Exactly reproduce each entry, leaving out nothing.

**Dataset rows**
+++++

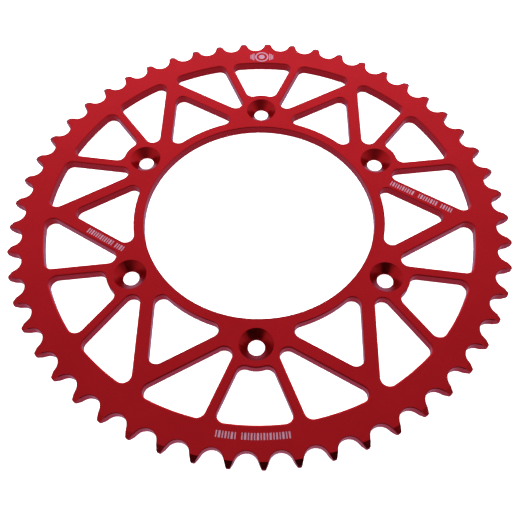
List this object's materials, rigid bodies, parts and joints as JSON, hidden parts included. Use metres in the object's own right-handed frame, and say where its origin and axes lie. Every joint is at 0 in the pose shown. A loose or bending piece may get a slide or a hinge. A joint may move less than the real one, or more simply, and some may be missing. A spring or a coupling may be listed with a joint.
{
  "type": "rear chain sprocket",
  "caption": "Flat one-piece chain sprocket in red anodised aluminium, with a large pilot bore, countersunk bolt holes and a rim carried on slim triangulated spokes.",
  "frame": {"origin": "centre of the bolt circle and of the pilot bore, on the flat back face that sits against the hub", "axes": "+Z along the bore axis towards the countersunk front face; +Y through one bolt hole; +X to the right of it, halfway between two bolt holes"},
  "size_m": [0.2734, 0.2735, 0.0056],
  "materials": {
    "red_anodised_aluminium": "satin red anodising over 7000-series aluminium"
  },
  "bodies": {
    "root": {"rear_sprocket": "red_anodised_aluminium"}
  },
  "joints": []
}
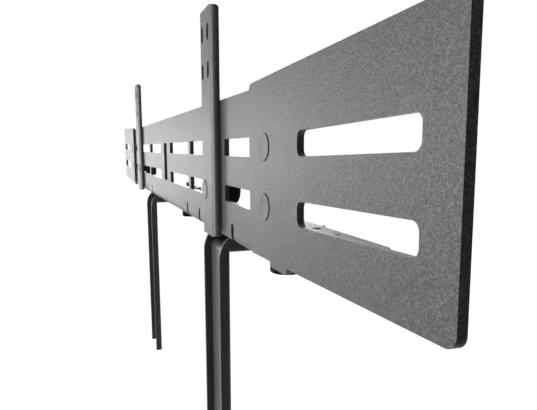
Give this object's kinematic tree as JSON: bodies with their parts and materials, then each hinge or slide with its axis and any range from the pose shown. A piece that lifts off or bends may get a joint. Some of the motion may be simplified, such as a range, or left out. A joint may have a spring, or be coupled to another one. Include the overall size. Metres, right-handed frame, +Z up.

+++++

**Output for this task**
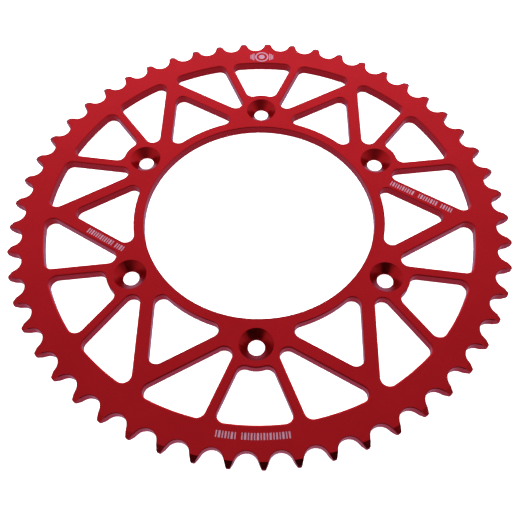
List this object's materials, rigid bodies, parts and joints as JSON, hidden parts included. Use metres in the object's own right-handed frame, and say where its origin and axes lie. Every joint is at 0 in the pose shown. A loose or bending piece may get a slide or a hinge. A joint may move less than the real one, or more simply, and some may be missing. A spring or a coupling may be listed with a joint.
{
  "type": "rear chain sprocket",
  "caption": "Flat one-piece chain sprocket in red anodised aluminium, with a large pilot bore, countersunk bolt holes and a rim carried on slim triangulated spokes.",
  "frame": {"origin": "centre of the bolt circle and of the pilot bore, on the flat back face that sits against the hub", "axes": "+Z along the bore axis towards the countersunk front face; +Y through one bolt hole; +X to the right of it, halfway between two bolt holes"},
  "size_m": [0.2734, 0.2735, 0.0056],
  "materials": {
    "red_anodised_aluminium": "satin red anodising over 7000-series aluminium"
  },
  "bodies": {
    "root": {"rear_sprocket": "red_anodised_aluminium"}
  },
  "joints": []
}
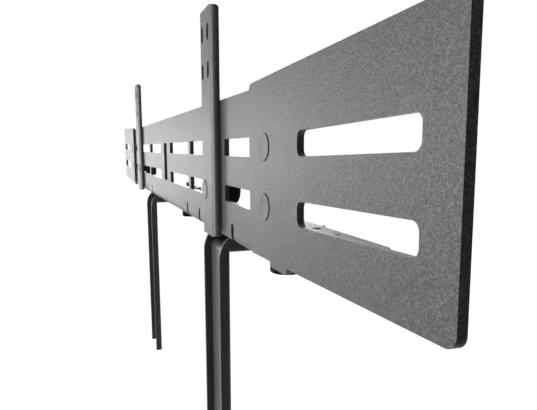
Give this object's kinematic tree as JSON: bodies with their parts and materials, then each hinge or slide with its axis and any range from the pose shown. A piece that lifts off or bends may get a joint. Some of the motion may be simplified, such as a range, or left out. A joint may have a spring, or be coupled to another one. Include the overall size. Metres, right-handed frame, +Z up.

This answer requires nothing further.